RECORDED INFORMATION:
......
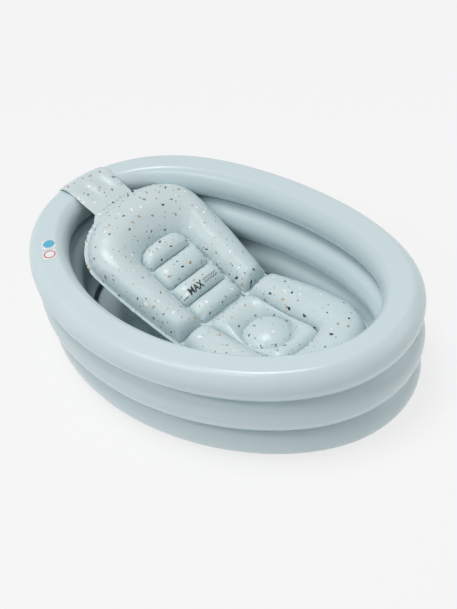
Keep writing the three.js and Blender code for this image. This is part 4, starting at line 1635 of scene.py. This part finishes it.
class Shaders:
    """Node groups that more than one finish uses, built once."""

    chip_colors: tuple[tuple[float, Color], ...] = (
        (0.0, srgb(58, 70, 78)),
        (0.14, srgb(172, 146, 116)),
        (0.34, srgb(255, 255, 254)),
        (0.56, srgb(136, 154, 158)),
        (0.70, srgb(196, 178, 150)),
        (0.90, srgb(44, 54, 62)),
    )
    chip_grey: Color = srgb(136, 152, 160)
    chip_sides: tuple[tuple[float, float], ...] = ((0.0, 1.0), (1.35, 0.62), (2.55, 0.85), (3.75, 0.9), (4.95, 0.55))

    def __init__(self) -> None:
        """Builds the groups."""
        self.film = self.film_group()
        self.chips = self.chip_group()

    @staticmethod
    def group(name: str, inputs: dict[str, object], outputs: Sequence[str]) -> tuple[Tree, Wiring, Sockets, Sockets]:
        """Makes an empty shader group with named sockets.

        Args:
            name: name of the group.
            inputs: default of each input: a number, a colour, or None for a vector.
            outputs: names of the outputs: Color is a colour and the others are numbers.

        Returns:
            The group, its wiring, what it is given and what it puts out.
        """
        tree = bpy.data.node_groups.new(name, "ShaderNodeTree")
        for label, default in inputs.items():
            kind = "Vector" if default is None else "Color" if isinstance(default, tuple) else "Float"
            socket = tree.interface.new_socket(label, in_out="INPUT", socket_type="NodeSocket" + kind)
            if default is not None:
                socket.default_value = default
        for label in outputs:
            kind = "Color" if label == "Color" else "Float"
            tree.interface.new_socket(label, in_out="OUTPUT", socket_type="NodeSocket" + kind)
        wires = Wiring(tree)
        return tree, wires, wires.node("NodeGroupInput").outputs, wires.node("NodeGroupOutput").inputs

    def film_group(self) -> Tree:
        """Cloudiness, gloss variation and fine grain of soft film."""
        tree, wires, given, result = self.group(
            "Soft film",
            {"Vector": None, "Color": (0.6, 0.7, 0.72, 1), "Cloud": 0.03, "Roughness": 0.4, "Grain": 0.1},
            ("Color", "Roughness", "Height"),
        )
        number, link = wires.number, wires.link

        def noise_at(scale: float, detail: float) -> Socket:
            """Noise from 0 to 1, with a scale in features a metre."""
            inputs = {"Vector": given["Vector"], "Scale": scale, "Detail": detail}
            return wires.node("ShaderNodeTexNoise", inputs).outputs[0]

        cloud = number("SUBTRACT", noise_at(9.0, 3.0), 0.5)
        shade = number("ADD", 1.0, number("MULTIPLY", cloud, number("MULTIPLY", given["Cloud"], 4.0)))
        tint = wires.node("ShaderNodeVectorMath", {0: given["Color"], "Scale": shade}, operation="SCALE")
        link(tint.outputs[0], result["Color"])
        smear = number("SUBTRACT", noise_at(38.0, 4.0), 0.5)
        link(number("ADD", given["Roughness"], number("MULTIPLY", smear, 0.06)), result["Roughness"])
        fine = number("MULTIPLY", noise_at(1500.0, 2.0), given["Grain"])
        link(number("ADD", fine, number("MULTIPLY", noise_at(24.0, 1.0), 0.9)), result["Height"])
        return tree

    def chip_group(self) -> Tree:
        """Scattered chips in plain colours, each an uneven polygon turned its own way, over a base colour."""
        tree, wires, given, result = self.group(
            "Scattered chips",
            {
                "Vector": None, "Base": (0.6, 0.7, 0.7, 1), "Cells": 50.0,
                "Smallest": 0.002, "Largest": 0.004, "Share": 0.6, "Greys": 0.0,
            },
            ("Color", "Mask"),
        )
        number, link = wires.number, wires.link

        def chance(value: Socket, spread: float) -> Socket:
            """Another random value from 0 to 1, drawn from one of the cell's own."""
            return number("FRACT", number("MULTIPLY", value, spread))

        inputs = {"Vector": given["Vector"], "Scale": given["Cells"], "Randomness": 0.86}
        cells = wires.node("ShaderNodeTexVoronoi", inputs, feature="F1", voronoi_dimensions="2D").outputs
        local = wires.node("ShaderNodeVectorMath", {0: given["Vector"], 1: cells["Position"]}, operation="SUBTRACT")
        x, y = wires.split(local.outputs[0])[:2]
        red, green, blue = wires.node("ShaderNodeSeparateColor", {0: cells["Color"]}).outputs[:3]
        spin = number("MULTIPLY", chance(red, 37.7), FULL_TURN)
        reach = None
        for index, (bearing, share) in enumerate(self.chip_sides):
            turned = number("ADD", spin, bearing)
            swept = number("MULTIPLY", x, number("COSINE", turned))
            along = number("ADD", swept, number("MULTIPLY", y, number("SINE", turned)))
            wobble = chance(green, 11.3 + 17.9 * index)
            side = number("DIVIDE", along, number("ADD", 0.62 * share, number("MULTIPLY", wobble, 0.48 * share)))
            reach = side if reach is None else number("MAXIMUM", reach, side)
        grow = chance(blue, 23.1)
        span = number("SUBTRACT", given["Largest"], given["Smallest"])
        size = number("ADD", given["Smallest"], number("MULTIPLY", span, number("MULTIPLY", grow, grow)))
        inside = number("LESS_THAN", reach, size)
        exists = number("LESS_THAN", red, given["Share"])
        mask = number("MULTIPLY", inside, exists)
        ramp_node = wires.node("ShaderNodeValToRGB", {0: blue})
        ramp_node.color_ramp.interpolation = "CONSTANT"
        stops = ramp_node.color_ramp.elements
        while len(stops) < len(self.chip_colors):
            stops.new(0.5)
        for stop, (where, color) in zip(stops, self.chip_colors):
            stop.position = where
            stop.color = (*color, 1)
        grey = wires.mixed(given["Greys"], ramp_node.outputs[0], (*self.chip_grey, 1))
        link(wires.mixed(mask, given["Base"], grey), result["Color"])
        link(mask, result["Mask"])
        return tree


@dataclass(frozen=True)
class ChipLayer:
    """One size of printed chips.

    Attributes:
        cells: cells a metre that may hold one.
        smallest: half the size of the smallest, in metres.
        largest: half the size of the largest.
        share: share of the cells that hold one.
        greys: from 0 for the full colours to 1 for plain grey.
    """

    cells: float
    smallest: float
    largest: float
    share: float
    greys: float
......
Restate every line of the data word for word.

EXERCISE OUTPUT:
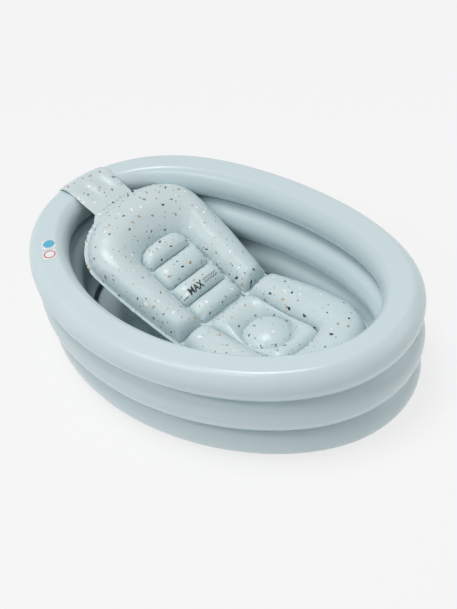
Keep writing the three.js and Blender code for this image. This is part 4, starting at line 1635 of scene.py. This part finishes it.
class Shaders:
    """Node groups that more than one finish uses, built once."""

    chip_colors: tuple[tuple[float, Color], ...] = (
        (0.0, srgb(58, 70, 78)),
        (0.14, srgb(172, 146, 116)),
        (0.34, srgb(255, 255, 254)),
        (0.56, srgb(136, 154, 158)),
        (0.70, srgb(196, 178, 150)),
        (0.90, srgb(44, 54, 62)),
    )
    chip_grey: Color = srgb(136, 152, 160)
    chip_sides: tuple[tuple[float, float], ...] = ((0.0, 1.0), (1.35, 0.62), (2.55, 0.85), (3.75, 0.9), (4.95, 0.55))

    def __init__(self) -> None:
        """Builds the groups."""
        self.film = self.film_group()
        self.chips = self.chip_group()

    @staticmethod
    def group(name: str, inputs: dict[str, object], outputs: Sequence[str]) -> tuple[Tree, Wiring, Sockets, Sockets]:
        """Makes an empty shader group with named sockets.

        Args:
            name: name of the group.
            inputs: default of each input: a number, a colour, or None for a vector.
            outputs: names of the outputs: Color is a colour and the others are numbers.

        Returns:
            The group, its wiring, what it is given and what it puts out.
        """
        tree = bpy.data.node_groups.new(name, "ShaderNodeTree")
        for label, default in inputs.items():
            kind = "Vector" if default is None else "Color" if isinstance(default, tuple) else "Float"
            socket = tree.interface.new_socket(label, in_out="INPUT", socket_type="NodeSocket" + kind)
            if default is not None:
                socket.default_value = default
        for label in outputs:
            kind = "Color" if label == "Color" else "Float"
            tree.interface.new_socket(label, in_out="OUTPUT", socket_type="NodeSocket" + kind)
        wires = Wiring(tree)
        return tree, wires, wires.node("NodeGroupInput").outputs, wires.node("NodeGroupOutput").inputs

    def film_group(self) -> Tree:
        """Cloudiness, gloss variation and fine grain of soft film."""
        tree, wires, given, result = self.group(
            "Soft film",
            {"Vector": None, "Color": (0.6, 0.7, 0.72, 1), "Cloud": 0.03, "Roughness": 0.4, "Grain": 0.1},
            ("Color", "Roughness", "Height"),
        )
        number, link = wires.number, wires.link

        def noise_at(scale: float, detail: float) -> Socket:
            """Noise from 0 to 1, with a scale in features a metre."""
            inputs = {"Vector": given["Vector"], "Scale": scale, "Detail": detail}
            return wires.node("ShaderNodeTexNoise", inputs).outputs[0]

        cloud = number("SUBTRACT", noise_at(9.0, 3.0), 0.5)
        shade = number("ADD", 1.0, number("MULTIPLY", cloud, number("MULTIPLY", given["Cloud"], 4.0)))
        tint = wires.node("ShaderNodeVectorMath", {0: given["Color"], "Scale": shade}, operation="SCALE")
        link(tint.outputs[0], result["Color"])
        smear = number("SUBTRACT", noise_at(38.0, 4.0), 0.5)
        link(number("ADD", given["Roughness"], number("MULTIPLY", smear, 0.06)), result["Roughness"])
        fine = number("MULTIPLY", noise_at(1500.0, 2.0), given["Grain"])
        link(number("ADD", fine, number("MULTIPLY", noise_at(24.0, 1.0), 0.9)), result["Height"])
        return tree

    def chip_group(self) -> Tree:
        """Scattered chips in plain colours, each an uneven polygon turned its own way, over a base colour."""
        tree, wires, given, result = self.group(
            "Scattered chips",
            {
                "Vector": None, "Base": (0.6, 0.7, 0.7, 1), "Cells": 50.0,
                "Smallest": 0.002, "Largest": 0.004, "Share": 0.6, "Greys": 0.0,
            },
            ("Color", "Mask"),
        )
        number, link = wires.number, wires.link

        def chance(value: Socket, spread: float) -> Socket:
            """Another random value from 0 to 1, drawn from one of the cell's own."""
            return number("FRACT", number("MULTIPLY", value, spread))

        inputs = {"Vector": given["Vector"], "Scale": given["Cells"], "Randomness": 0.86}
        cells = wires.node("ShaderNodeTexVoronoi", inputs, feature="F1", voronoi_dimensions="2D").outputs
        local = wires.node("ShaderNodeVectorMath", {0: given["Vector"], 1: cells["Position"]}, operation="SUBTRACT")
        x, y = wires.split(local.outputs[0])[:2]
        red, green, blue = wires.node("ShaderNodeSeparateColor", {0: cells["Color"]}).outputs[:3]
        spin = number("MULTIPLY", chance(red, 37.7), FULL_TURN)
        reach = None
        for index, (bearing, share) in enumerate(self.chip_sides):
            turned = number("ADD", spin, bearing)
            swept = number("MULTIPLY", x, number("COSINE", turned))
            along = number("ADD", swept, number("MULTIPLY", y, number("SINE", turned)))
            wobble = chance(green, 11.3 + 17.9 * index)
            side = number("DIVIDE", along, number("ADD", 0.62 * share, number("MULTIPLY", wobble, 0.48 * share)))
            reach = side if reach is None else number("MAXIMUM", reach, side)
        grow = chance(blue, 23.1)
        span = number("SUBTRACT", given["Largest"], given["Smallest"])
        size = number("ADD", given["Smallest"], number("MULTIPLY", span, number("MULTIPLY", grow, grow)))
        inside = number("LESS_THAN", reach, size)
        exists = number("LESS_THAN", red, given["Share"])
        mask = number("MULTIPLY", inside, exists)
        ramp_node = wires.node("ShaderNodeValToRGB", {0: blue})
        ramp_node.color_ramp.interpolation = "CONSTANT"
        stops = ramp_node.color_ramp.elements
        while len(stops) < len(self.chip_colors):
            stops.new(0.5)
        for stop, (where, color) in zip(stops, self.chip_colors):
            stop.position = where
            stop.color = (*color, 1)
        grey = wires.mixed(given["Greys"], ramp_node.outputs[0], (*self.chip_grey, 1))
        link(wires.mixed(mask, given["Base"], grey), result["Color"])
        link(mask, result["Mask"])
        return tree


@dataclass(frozen=True)
class ChipLayer:
    """One size of printed chips.

    Attributes:
        cells: cells a metre that may hold one.
        smallest: half the size of the smallest, in metres.
        largest: half the size of the largest.
        share: share of the cells that hold one.
        greys: from 0 for the full colours to 1 for plain grey.
    """

    cells: float
    smallest: float
    largest: float
    share: float
    greys: float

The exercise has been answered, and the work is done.